## The request
Copy out all lines where "wall" appears.

****

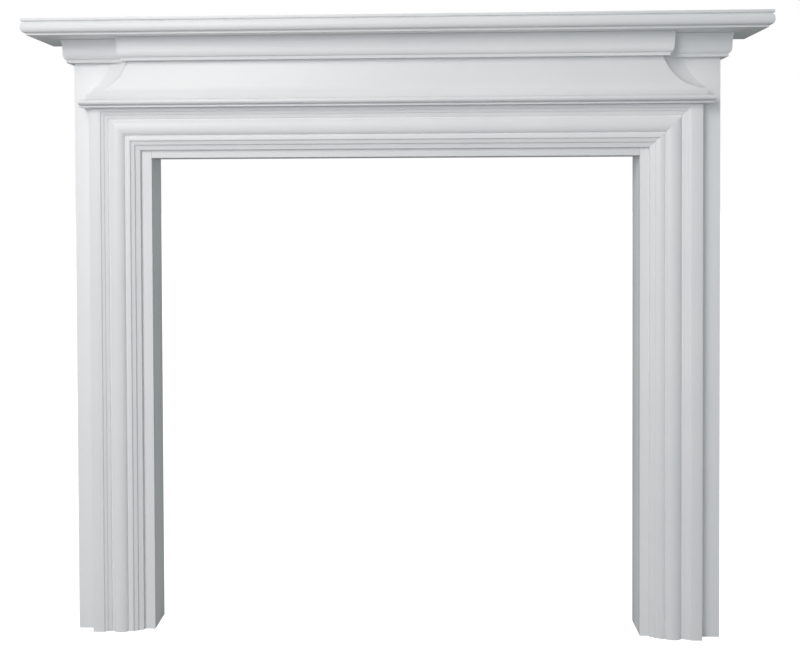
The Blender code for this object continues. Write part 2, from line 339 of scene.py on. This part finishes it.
# Frieze panel: a thick board planted in front of the others, its foot flared out to meet the rail.
# Each lower corner is scooped away in a quarter circle. The scoop's wall is a cove that is wide under
# the crown and narrow at the foot, and its lower edge is feathered out to the boards behind.
panel_low, panel_high = (Vector(corner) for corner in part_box("frieze_panel"))
PANEL_OUT = 0.028
FLARE_OUT = 0.0105
FLARE_RISE = 0.022
FLARE_LIP = 0.001
PAINTED_JOINT = 0.0002
PANEL_ARRIS = 0.0002
SCOOP_RADIUS = 0.0865
SCOOP_WIDTH = (0.060, 0.010)
SCOOP_TAPER = 2.2
SCOOP_BITE = 0.0012
SCOOP_RINGS = 67
SCOOP_START = 170
SCOOP_SWEEP = 110
CLEAR_IN_FRONT = -0.08
CLEAR_BEHIND = 0.02
SHOULDER_BLOCK = (0.2, 0.2, 0.1)
OVERLAP = 0.001
scoop_x = 0.576
scoop_z = 1.103
shoulder_x = 0.493
shoulder_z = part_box("crown_centre")[0][2]
flare = (FLARE_RISE**2 + FLARE_OUT**2) / (2 * FLARE_OUT)
flare_turn = math.degrees(math.asin(FLARE_RISE / flare))
flare_centre = (PANEL_OUT + flare, panel_low.z + FLARE_LIP + FLARE_RISE)
panel_foot = panel_low.z - PAINTED_JOINT
panel_section = [(SEAT_GAP, panel_foot), (PANEL_OUT + FLARE_OUT, panel_foot)]
panel_section += curve(flare_centre, (flare, flare), 180 + flare_turn, 180, 24)
panel_section += [(PANEL_OUT, panel_high.z), (SEAT_GAP, panel_high.z)]
blank = run_length(panel_section, Y * board_face, -Y, Z, X, panel_low.x, panel_high.x, (), 0)
panel_mesh = bpy.data.meshes.new("frieze_blank")
blank.to_mesh(panel_mesh)
blank.free()
panel = bpy.data.objects.new("frieze_blank", panel_mesh)
bpy.context.scene.collection.objects.link(panel)
scoops = []
for side in (-1, 1):
    hub = Vector((side * scoop_x, board_face, scoop_z))
    bm = bmesh.new()
    rings = []
    for i in range(SCOOP_RINGS):
        turn = math.radians(SCOOP_START + SCOOP_SWEEP * i / (SCOOP_RINGS - 1))
        share = min(max((math.degrees(turn) - 180) / 90, 0), 1)
        width = SCOOP_WIDTH[0] - (SCOOP_WIDTH[0] - SCOOP_WIDTH[1]) * share**SCOOP_TAPER
        inner = SCOOP_RADIUS - width
        shape = [(0, CLEAR_BEHIND), (0, CLEAR_IN_FRONT), (SCOOP_RADIUS, CLEAR_IN_FRONT)]
        shape += curve((inner, -PANEL_OUT), (width, PANEL_OUT + SCOOP_BITE), 0, 90, 24)
        shape += [(inner, CLEAR_BEHIND)]
        spoke = X * side * math.cos(turn) + Z * math.sin(turn)
        ring = [bm.verts.new(hub + spoke * r + Y * y) for r, y in shape]
        rings.append([bm.edges.new((a, b)) for a, b in zip(ring, ring[1:] + ring[:1])])
    for near, far in zip(rings, rings[1:]):
        for a, b in zip(near, far):
            bmesh.ops.contextual_create(bm, geom=[a, b])
    bmesh.ops.contextual_create(bm, geom=rings[0])
    bmesh.ops.contextual_create(bm, geom=rings[-1])
    bmesh.ops.remove_doubles(bm, verts=bm.verts, dist=1e-5)
    bmesh.ops.recalc_face_normals(bm, faces=bm.faces)
    saw_off(bm, Z * (shoulder_z + OVERLAP), Z)
    scoops.append(bm)
    bm = bmesh.new()
    wide, deep, tall = SHOULDER_BLOCK
    block_place = Matrix.Translation((side * (shoulder_x + wide / 2), 0, shoulder_z + tall / 2))
    bmesh.ops.create_cube(bm, size=1, matrix=block_place @ Matrix.Diagonal((wide, deep, tall, 1)))
    scoops.append(bm)
for number, bm in enumerate(scoops):
    cutter_mesh = bpy.data.meshes.new(f"gouge_{number}")
    bm.to_mesh(cutter_mesh)
    bm.free()
    gouge = bpy.data.objects.new(f"gouge_{number}", cutter_mesh)
    bpy.context.scene.collection.objects.link(gouge)
    carve = panel.modifiers.new(gouge.name, "BOOLEAN")
    carve.operation = "DIFFERENCE"
    carve.solver = "EXACT"
    carve.object = gouge
carved = bpy.data.meshes.new_from_object(panel.evaluated_get(bpy.context.evaluated_depsgraph_get()))
for used in [panel] + [o for o in bpy.data.objects if o.name.startswith("gouge_")]:
    bpy.data.objects.remove(used)
bm = bmesh.new()
bm.from_mesh(carved)
bmesh.ops.remove_doubles(bm, verts=bm.verts, dist=1e-6)
ease_arrises(bm, PANEL_ARRIS)
fit_piece(bm, "frieze_panel", "X", (Y,))

# Crown under the shelf: an ogee over a square strip, run in seven lengths. The middle length stands
# forward on the frieze panel, with short mitred returns; the outer lengths go on round the sides.
crown_low, crown_high = (Vector(corner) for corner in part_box("crown_centre"))
half_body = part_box("stile_right")[1][0]
strip_out = 0.0115
strip = 0.0055
crown_out = 0.0205
belly = (0.0055, 0.0120)
turn_out = 0.0002
top_strip = 0.0015
END_BLANK = (0.4, 0.7)
RETURN_BLANK = (-0.1, 0.05)
SIDE_START = -0.05
crown_rise = crown_high.z - crown_low.z
middle = strip + belly[1]
hollow = (0.0037, crown_rise - middle - 0.001)
crown_section = [(SEAT_GAP, 0), (strip_out, 0), (strip_out, strip)]
crown_section += curve((strip_out, middle), belly, -80, 0, 16)
crown_section += curve((crown_out + turn_out, middle), hollow, 180, 100, 16)[1:]
crown_section += [(crown_out, crown_rise - top_strip), (crown_out, crown_rise), (SEAT_GAP, crown_rise)]
crown_foot = Z * crown_low.z
panel_face = Y * (board_face - PANEL_OUT)
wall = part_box("crown_side_left")[1][1] - board_face
cuts = [mitre_cut(panel_face - X * shoulder_x, Y - X), mitre_cut(panel_face + X * shoulder_x, Y + X)]
middle_seat = panel_face + crown_foot
middle_length = run_length(crown_section, middle_seat, -Y, Z, X, -HALF_BLANK, HALF_BLANK, cuts)
fit_piece(middle_length, "crown_centre", "X", (Y, Z))
for side, outward in (("left", -X), ("right", X)):
    front_turn = panel_face + outward * shoulder_x
    inner_turn = Y * board_face + outward * shoulder_x
    outer_turn = Y * board_face + outward * half_body
    cuts = [mitre_cut(front_turn, -outward - Y), mitre_cut(inner_turn, outward + Y)]
    length = run_length(crown_section, inner_turn + crown_foot, outward, Z, Y, *RETURN_BLANK, cuts)
    fit_piece(length, "crown_return_" + side, "Y", (-outward, Z))
    cuts = [mitre_cut(inner_turn, -outward - Y), mitre_cut(outer_turn, outward + Y)]
    length = run_length(crown_section, Y * board_face + crown_foot, -Y, Z, outward, *END_BLANK, cuts)
    fit_piece(length, "crown_end_" + side, "X", (Y, Z))
    cuts = [mitre_cut(outer_turn, -outward - Y)]
    length = run_length(crown_section, outer_turn + crown_foot, outward, Z, Y, SIDE_START, wall, cuts)
    fit_piece(length, "crown_side_" + side, "Y", (-outward, Y, Z))

# Shelf: one thick board, its edge moulded on the front and both ends with a thin top fillet, a quirk,
# a large half round and a narrow strip. The back edge is sawn straight to sit against the wall.
shelf_low, shelf_high = (Vector(corner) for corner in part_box("shelf"))
thick = shelf_high.z - shelf_low.z
SHELF_ARRIS = 0.0006
edge_section = [(-0.0005, thick), (-0.0005, thick - 0.0047), (-0.0030, thick - 0.0053)]
edge_section += [(-0.0034, thick - 0.0070)]
edge_section += curve((-0.0045, thick - 0.0163), (0.0045, 0.0091), 84, -84, 24)
edge_section += [(-0.0085, thick - 0.0263), (-0.0085, 0)]
bm = bmesh.new()
rings = []
for out, up in edge_section:
    x = shelf_high.x + out
    front = shelf_low.y - out
    z = shelf_low.z + up
    corners = ((-x, shelf_high.y), (-x, front), (x, front), (x, shelf_high.y))
    ring = [bm.verts.new((a, b, z)) for a, b in corners]
    rings.append([bm.edges.new((p, q)) for p, q in zip(ring, ring[1:] + ring[:1])])
bmesh.ops.contextual_create(bm, geom=rings[0])
bmesh.ops.contextual_create(bm, geom=rings[-1])
for upper, lower in zip(rings, rings[1:]):
    bmesh.ops.bridge_loops(bm, edges=upper + lower)
bmesh.ops.recalc_face_normals(bm, faces=bm.faces)
ease_arrises(bm, SHELF_ARRIS)
fit_piece(bm, "shelf", "X", (Y,))

# Studio: a plain pale floor that runs out of sight and white all round. The light is a soft key from
# the upper left, a broad box further off in front, and a weak fill low on the right.
FLOOR_HALF = 60
FLOOR_GREY = 0.45
floor_mesh = bpy.data.meshes.new("floor")
bm = bmesh.new()
bmesh.ops.create_grid(bm, x_segments=1, y_segments=1, size=FLOOR_HALF)
bm.to_mesh(floor_mesh)
bm.free()
floor = bpy.data.objects.new("floor", floor_mesh)
bpy.context.scene.collection.objects.link(floor)
pale = bpy.data.materials.new("pale_floor")
pale.use_nodes = True
shader = pale.node_tree.nodes["Principled BSDF"]
shader.inputs["Base Color"].default_value = (FLOOR_GREY, FLOOR_GREY, FLOOR_GREY, 1)
shader.inputs["Roughness"].default_value = 0.9
shader.inputs["Emission Color"].default_value = (1, 1, 1, 1)
seen = pale.node_tree.nodes.new("ShaderNodeLightPath")
glow = pale.node_tree.nodes.new("ShaderNodeMath")
glow.operation = "MULTIPLY"
glow.inputs[1].default_value = 1.0
pale.node_tree.links.new(seen.outputs["Is Camera Ray"], glow.inputs[0])
pale.node_tree.links.new(glow.outputs[0], shader.inputs["Emission Strength"])
floor_mesh.materials.append(pale)

world = bpy.data.worlds.new("studio")
bpy.context.scene.world = world
world.use_nodes = True
sky = world.node_tree.nodes["Background"]
sky.inputs["Color"].default_value = (0.906, 0.984, 1.0, 1)
sky.inputs["Strength"].default_value = 0.387
white = world.node_tree.nodes.new("ShaderNodeBackground")
white.inputs["Color"].default_value = (1, 1, 1, 1)
white.inputs["Strength"].default_value = 1.0
either = world.node_tree.nodes.new("ShaderNodeMixShader")
ray = world.node_tree.nodes.new("ShaderNodeLightPath")
world.node_tree.links.new(ray.outputs["Is Camera Ray"], either.inputs["Fac"])
world.node_tree.links.new(sky.outputs["Background"], either.inputs[1])
world.node_tree.links.new(white.outputs["Background"], either.inputs[2])
world.node_tree.links.new(either.outputs["Shader"], world.node_tree.nodes["World Output"].inputs["Surface"])


def soft_box(name, place, target, width, height, watts, colour):
    """A large rectangular soft light aimed at a point."""
    light = bpy.data.lights.new(name, "AREA")
    light.shape = "RECTANGLE"
    light.size = width
    light.size_y = height
    light.energy = watts
    light.color = colour
    lamp = bpy.data.objects.new(name, light)
    lamp.location = place
    lamp.rotation_euler = (Vector(target) - Vector(place)).to_track_quat("-Z", "Y").to_euler()
    lamp.visible_camera = False
    bpy.context.scene.collection.objects.link(lamp)


soft_box("key", (-1.4, -2.6, 2.4), (0.0, 0.0, 0.7), 1.6, 1.6, 40.5, (1.0, 0.951, 0.926))
soft_box("front", (-2.5, -5.4, 1.6), (0.0, 0.0, 0.7), 2.0, 2.0, 63.4, (0.918, 0.921, 1.0))
soft_box("fill", (1.5, -4.0, 0.5), (0.0, 0.0, 0.5), 2.0, 2.0, 10.5, (0.85, 0.93, 1.0))

# Camera: nearly square on, a little to the right of the middle and about 0.3 m lower than the shelf,
# so that a narrow strip of the shelf's underside shows.
view = bpy.data.cameras.new("camera")
view.sensor_width = 36
view.lens = 50.49
view.shift_x = 0.03843
view.shift_y = -0.13709
camera = bpy.data.objects.new("camera", view)
camera.location = (0.05609, -2.09571, 0.81943)
camera.rotation_euler = [math.radians(turn) for turn in (88.8186, 0.23466, 2.7642)]
bpy.context.scene.collection.objects.link(camera)
bpy.context.scene.camera = camera
bpy.context.scene.view_settings.view_transform = "Standard"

****

## Answer for the task
# Each lower corner is scooped away in a quarter circle. The scoop's wall is a cove that is wide under
wall = part_box("crown_side_left")[1][1] - board_face
    length = run_length(crown_section, outer_turn + crown_foot, outward, Z, Y, SIDE_START, wall, cuts)
# a large half round and a narrow strip. The back edge is sawn straight to sit against the wall.